In the wake of police-related killings that rocked the nation, five Memphis teachers talked about how they tackle difficult conversations about race all year long.

School closures made headlines again in Memphis — with more closings likely.

Closing schools has become an annual event as Tennessee’s largest district loses students and funding, and this year was no exception. The shuttering of Carver and Northside high schools brought the total number of district-run school closures to at least 21 since 2012. And more are likely. This month, Shelby County Schools is scheduled to release a facilities analysis that should set the stage for future closures. Superintendent Dorsey Hopson has said the district needs to shed as many as two dozen schools — and 27,000 seats — over the next four years. A Chalkbeat analysis identifies 25 schools at risk.

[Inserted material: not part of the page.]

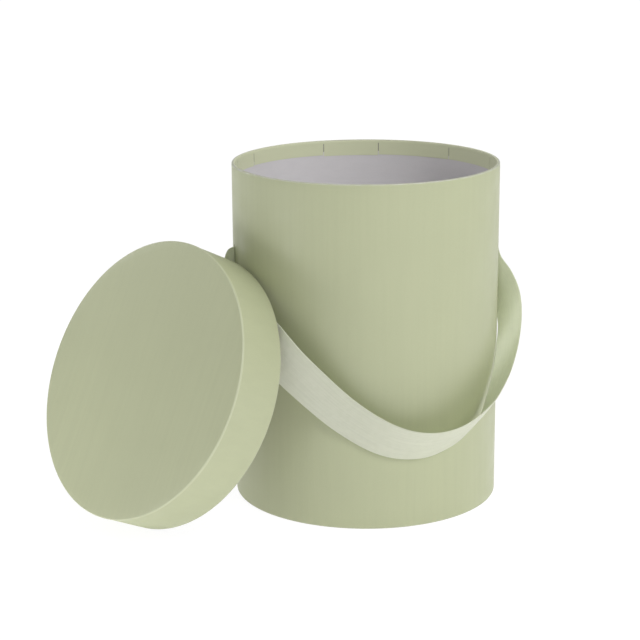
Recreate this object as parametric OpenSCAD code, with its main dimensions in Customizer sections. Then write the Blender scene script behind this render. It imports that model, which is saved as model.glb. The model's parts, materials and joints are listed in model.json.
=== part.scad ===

Exacerbating the challenges of shifting enrollment, families in Foote Homes scrambled to register their children for school as Memphis’ last public housing project prepared to close this month amid a delay in delivering housing vouchers to move elsewhere.

The new school year has officially begun, with the budget approved not a moment too soon for Shelby County Schools.

District leaders that began the budget season facing an $86 million shortfall eventually convinced county commissioners to significantly increase local funding, while also pulling some money from the school system’s reserve funds. The result is a $959 million budget that gives most of the district’s teachers a 3 percent raise and restores funding for positions deemed critical for continued academic progress.

The district also unveiled its first annual report on its growing sector of charter schools.

With charter schools now firmly entrenched in Memphis’ educational landscape, a Shelby County Schools analysis shows a mixed bag of performance, while calling on traditional and charter schools to learn from each other and promising better ways to track quality.